The terrain here is genuinely high. The NC section of the Blue Ridge Parkway crests above 6,000 feet, and the Cherohala Skyway reaches 5,390 feet. That means temperatures run 10–20°F cooler than valleys below, fog appears without warning, and pavement can stay damp in shaded cuts long after rain has passed. Pack a layer even in July.
Choosing Your Ride
Think about what kind of day you want before picking a route:
- Elevation and long views, relaxed pace: The Blue Ridge Parkway's NC section (VA/NC line south to Cherokee) is the call. The 45 mph speed limit is enforced, and the road rewards stopping — Linn Cove Viaduct, Grandfather Mountain, and Mount Mitchell are genuine landmarks, not just names on a map.

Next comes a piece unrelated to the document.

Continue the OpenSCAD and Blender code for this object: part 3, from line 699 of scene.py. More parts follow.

- Smoother sweepers, fewer crowds: The Cherohala Skyway (Robbinsville to Tellico Plains, TN) is the consistent local recommendation for riders who want high-elevation riding without the Dragon's intensity or the Parkway's tourist traffic.

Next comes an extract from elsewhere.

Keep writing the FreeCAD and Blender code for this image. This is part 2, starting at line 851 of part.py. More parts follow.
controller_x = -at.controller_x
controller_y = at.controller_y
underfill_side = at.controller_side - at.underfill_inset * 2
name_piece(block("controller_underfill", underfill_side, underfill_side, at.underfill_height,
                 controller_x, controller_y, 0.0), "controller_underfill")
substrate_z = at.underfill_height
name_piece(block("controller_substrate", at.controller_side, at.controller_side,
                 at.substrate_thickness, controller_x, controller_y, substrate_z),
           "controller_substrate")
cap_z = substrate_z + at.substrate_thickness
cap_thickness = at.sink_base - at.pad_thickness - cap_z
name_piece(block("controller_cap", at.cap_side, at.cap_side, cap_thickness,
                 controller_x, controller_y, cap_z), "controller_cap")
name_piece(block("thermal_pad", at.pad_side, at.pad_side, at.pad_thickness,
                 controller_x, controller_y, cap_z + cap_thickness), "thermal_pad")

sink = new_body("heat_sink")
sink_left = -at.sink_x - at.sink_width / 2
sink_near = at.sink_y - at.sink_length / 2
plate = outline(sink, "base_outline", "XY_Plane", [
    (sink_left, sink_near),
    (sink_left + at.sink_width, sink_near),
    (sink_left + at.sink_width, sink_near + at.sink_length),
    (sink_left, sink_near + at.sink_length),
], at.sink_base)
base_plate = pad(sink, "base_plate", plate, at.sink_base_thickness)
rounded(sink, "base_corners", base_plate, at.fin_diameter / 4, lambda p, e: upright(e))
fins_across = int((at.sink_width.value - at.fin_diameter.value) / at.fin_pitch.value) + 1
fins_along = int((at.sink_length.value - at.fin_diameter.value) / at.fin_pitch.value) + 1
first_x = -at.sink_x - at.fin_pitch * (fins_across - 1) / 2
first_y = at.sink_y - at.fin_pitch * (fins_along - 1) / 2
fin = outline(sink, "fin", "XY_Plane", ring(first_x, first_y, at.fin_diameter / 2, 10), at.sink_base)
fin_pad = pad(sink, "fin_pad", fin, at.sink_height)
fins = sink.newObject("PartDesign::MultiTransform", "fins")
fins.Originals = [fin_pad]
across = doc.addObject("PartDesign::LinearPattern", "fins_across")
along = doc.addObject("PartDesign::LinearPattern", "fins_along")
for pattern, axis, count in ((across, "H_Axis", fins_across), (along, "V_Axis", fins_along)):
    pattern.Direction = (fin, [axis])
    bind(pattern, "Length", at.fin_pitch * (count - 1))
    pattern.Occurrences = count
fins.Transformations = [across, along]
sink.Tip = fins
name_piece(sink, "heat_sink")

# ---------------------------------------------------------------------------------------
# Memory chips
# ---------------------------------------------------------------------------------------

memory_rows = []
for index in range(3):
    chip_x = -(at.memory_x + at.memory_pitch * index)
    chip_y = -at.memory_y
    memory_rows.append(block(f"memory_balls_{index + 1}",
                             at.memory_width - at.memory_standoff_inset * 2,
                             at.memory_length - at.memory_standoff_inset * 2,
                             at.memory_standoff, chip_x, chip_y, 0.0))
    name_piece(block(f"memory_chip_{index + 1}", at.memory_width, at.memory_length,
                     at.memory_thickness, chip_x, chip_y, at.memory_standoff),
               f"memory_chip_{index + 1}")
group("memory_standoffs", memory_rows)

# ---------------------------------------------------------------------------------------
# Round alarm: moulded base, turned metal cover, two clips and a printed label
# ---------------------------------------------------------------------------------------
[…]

- A contained day loop with stops: The Copperhead Loop through Pisgah National Forest — Looking Glass Falls, Sliding Rock, the Cradle of Forestry — is a 77-mile circuit that crosses the Parkway twice and gives you natural stops built into the ride.
- The technical challenge everyone talks about: The Tail of the Dragon at Deals Gap is 11 miles of 318 curves with no intersections and no driveways. It warrants honest self-assessment. Oncoming vehicles in your lane on blind curves is a documented hazard; photographers at Killboy capture every pass, and the Tree of Shame at Deals Gap Resort displays hardware from real crashes.
Logistics and Hazards
Hurricane Helene damage: As of 2026, roughly 35 miles of the Blue Ridge Parkway between Linville Gorge and Mount Mitchell remain closed. Full reopening is projected for end of 2026. Check nps.gov/blri before any Parkway ride.
Fuel: The Parkway has no gas stations for its entire length. Top off before entering. The Cherohala Skyway is similarly sparse on services.
Wildlife and sightseers: Deer crossings are common at dawn and dusk across all mountain routes. On the Parkway and at the Dragon, slow-moving tourist vehicles and sightseers pulling over unexpectedly are consistent hazards.
Winter: High-elevation sections of the Parkway close repeatedly for ice and snow from late fall through early spring. The NPS does not chemically treat the road surface, so closures last until natural melting occurs.
Tropical weather: NC mountain roads can be affected by tropical systems tracking inland from the Atlantic during late summer and fall — worth checking forecasts if you're planning around hurricane season.